**Exercise brief**
Reproduce exactly the lines from the line with "if obj.type not" through the line with "SIDE_SETTLE = 80 * MM", both included, and no other lines.

-------------------------

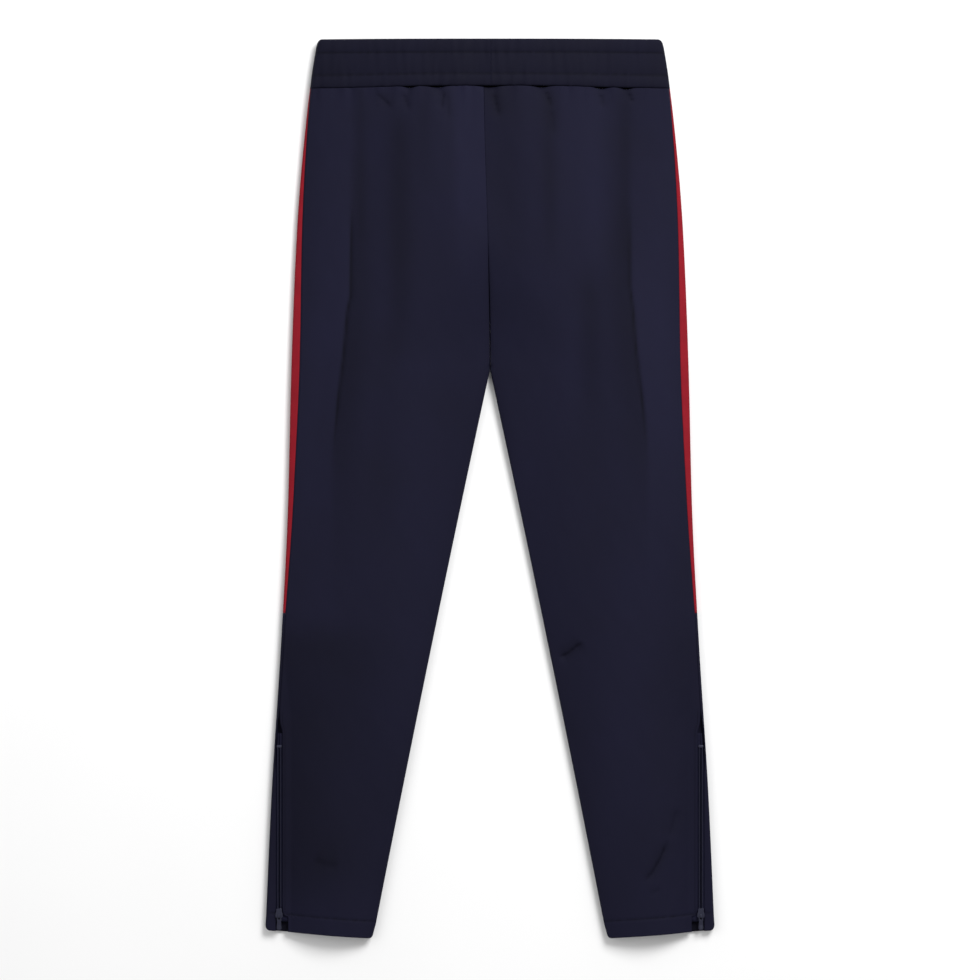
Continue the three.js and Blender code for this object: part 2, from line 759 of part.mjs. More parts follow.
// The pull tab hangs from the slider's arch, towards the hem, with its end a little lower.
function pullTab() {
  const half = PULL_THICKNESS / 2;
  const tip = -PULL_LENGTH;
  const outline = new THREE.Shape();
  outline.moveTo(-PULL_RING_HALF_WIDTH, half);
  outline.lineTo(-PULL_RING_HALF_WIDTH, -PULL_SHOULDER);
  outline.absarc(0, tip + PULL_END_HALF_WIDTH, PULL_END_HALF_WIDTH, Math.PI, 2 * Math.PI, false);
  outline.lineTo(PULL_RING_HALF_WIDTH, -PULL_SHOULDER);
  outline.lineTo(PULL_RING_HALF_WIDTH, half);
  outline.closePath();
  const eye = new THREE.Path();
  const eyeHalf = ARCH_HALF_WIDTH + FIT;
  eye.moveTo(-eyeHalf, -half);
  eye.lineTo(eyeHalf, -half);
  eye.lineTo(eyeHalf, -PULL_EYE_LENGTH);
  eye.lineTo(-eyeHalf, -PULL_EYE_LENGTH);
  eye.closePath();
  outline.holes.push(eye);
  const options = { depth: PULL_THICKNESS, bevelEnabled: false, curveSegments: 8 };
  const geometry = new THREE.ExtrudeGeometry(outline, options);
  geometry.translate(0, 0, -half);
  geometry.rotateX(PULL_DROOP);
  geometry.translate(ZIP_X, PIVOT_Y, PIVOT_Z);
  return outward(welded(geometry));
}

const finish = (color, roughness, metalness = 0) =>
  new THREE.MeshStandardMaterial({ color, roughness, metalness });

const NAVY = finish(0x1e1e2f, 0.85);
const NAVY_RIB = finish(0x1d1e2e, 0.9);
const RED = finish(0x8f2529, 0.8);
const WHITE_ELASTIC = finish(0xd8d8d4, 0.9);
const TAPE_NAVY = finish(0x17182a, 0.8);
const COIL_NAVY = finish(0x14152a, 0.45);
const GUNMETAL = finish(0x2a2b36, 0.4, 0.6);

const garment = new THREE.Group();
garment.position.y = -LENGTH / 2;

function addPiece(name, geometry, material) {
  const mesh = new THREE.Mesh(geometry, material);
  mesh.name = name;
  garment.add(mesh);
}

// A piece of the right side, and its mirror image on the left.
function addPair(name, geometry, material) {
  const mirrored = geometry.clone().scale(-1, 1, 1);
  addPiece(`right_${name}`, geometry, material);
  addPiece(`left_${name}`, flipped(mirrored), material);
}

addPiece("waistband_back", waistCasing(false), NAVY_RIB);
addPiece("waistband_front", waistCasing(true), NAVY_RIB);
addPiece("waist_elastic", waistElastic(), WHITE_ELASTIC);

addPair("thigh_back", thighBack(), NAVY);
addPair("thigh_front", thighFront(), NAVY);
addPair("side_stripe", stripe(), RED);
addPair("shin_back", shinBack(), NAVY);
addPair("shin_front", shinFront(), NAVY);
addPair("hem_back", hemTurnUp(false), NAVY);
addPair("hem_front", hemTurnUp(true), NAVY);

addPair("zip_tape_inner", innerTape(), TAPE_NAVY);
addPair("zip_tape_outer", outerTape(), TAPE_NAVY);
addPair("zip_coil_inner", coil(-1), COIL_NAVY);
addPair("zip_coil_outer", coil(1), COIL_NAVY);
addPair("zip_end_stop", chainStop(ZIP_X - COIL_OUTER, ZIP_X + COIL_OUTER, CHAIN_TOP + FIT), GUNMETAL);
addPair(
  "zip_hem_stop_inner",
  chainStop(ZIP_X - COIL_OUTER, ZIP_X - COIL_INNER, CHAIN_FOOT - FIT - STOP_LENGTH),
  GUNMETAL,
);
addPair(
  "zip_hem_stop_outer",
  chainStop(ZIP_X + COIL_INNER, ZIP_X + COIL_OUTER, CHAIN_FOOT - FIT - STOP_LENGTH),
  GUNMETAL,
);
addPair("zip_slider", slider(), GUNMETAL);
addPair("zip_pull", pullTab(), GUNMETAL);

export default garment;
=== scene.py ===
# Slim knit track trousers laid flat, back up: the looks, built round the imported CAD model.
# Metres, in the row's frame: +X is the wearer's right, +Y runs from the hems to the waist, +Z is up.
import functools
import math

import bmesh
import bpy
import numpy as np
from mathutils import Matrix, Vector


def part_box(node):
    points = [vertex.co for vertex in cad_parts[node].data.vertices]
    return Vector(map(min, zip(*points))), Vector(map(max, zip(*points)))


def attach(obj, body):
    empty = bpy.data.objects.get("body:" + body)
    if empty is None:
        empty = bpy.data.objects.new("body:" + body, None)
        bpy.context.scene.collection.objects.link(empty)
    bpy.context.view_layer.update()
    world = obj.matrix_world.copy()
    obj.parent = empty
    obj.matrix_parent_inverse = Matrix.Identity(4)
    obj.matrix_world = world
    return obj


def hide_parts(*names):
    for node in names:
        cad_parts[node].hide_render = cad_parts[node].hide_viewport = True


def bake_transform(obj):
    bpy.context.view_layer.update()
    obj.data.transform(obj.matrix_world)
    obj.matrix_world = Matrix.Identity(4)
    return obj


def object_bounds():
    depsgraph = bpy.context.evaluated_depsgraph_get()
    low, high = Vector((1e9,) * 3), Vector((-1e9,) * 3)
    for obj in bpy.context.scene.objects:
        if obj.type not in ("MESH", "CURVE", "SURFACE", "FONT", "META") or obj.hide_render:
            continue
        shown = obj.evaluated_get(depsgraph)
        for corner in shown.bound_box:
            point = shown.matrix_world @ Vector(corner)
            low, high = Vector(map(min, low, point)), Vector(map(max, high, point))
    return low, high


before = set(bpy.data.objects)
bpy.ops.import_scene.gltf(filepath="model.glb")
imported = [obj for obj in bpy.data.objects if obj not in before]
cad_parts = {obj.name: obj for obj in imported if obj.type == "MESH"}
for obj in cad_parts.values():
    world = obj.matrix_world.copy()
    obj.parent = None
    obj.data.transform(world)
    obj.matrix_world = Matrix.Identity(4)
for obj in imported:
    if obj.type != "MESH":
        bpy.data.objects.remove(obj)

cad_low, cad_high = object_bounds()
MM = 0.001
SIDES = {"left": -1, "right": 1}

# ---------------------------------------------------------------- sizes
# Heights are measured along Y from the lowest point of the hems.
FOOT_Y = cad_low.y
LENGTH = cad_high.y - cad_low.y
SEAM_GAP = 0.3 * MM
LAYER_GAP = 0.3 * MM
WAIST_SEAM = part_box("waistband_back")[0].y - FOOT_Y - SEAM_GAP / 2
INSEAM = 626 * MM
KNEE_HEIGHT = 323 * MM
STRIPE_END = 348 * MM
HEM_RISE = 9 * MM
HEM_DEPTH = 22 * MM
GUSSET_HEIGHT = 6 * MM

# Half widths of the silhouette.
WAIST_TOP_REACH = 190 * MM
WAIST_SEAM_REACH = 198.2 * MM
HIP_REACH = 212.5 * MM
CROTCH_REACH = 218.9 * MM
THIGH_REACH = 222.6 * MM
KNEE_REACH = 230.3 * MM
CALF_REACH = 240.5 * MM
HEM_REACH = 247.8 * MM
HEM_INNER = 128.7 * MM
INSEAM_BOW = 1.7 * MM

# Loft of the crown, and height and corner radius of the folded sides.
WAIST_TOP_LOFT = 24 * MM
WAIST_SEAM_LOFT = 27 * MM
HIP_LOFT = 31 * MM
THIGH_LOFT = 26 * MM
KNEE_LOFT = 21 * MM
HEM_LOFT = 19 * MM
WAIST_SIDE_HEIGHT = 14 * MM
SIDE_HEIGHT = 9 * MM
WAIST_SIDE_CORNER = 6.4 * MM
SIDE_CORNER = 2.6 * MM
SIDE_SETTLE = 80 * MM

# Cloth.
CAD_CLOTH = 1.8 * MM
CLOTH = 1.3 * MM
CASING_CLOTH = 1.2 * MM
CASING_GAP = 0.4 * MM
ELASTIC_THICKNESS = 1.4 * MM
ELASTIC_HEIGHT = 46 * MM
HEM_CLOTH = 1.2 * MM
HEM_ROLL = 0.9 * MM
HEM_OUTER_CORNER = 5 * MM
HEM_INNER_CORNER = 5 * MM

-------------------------

**Result of the task**
        if obj.type not in ("MESH", "CURVE", "SURFACE", "FONT", "META") or obj.hide_render:
            continue
        shown = obj.evaluated_get(depsgraph)
        for corner in shown.bound_box:
            point = shown.matrix_world @ Vector(corner)
            low, high = Vector(map(min, low, point)), Vector(map(max, high, point))
    return low, high


before = set(bpy.data.objects)
bpy.ops.import_scene.gltf(filepath="model.glb")
imported = [obj for obj in bpy.data.objects if obj not in before]
cad_parts = {obj.name: obj for obj in imported if obj.type == "MESH"}
for obj in cad_parts.values():
    world = obj.matrix_world.copy()
    obj.parent = None
    obj.data.transform(world)
    obj.matrix_world = Matrix.Identity(4)
for obj in imported:
    if obj.type != "MESH":
        bpy.data.objects.remove(obj)

cad_low, cad_high = object_bounds()
MM = 0.001
SIDES = {"left": -1, "right": 1}

# ---------------------------------------------------------------- sizes
# Heights are measured along Y from the lowest point of the hems.
FOOT_Y = cad_low.y
LENGTH = cad_high.y - cad_low.y
SEAM_GAP = 0.3 * MM
LAYER_GAP = 0.3 * MM
WAIST_SEAM = part_box("waistband_back")[0].y - FOOT_Y - SEAM_GAP / 2
INSEAM = 626 * MM
KNEE_HEIGHT = 323 * MM
STRIPE_END = 348 * MM
HEM_RISE = 9 * MM
HEM_DEPTH = 22 * MM
GUSSET_HEIGHT = 6 * MM

# Half widths of the silhouette.
WAIST_TOP_REACH = 190 * MM
WAIST_SEAM_REACH = 198.2 * MM
HIP_REACH = 212.5 * MM
CROTCH_REACH = 218.9 * MM
THIGH_REACH = 222.6 * MM
KNEE_REACH = 230.3 * MM
CALF_REACH = 240.5 * MM
HEM_REACH = 247.8 * MM
HEM_INNER = 128.7 * MM
INSEAM_BOW = 1.7 * MM

# Loft of the crown, and height and corner radius of the folded sides.
WAIST_TOP_LOFT = 24 * MM
WAIST_SEAM_LOFT = 27 * MM
HIP_LOFT = 31 * MM
THIGH_LOFT = 26 * MM
KNEE_LOFT = 21 * MM
HEM_LOFT = 19 * MM
WAIST_SIDE_HEIGHT = 14 * MM
SIDE_HEIGHT = 9 * MM
WAIST_SIDE_CORNER = 6.4 * MM
SIDE_CORNER = 2.6 * MM
SIDE_SETTLE = 80 * MM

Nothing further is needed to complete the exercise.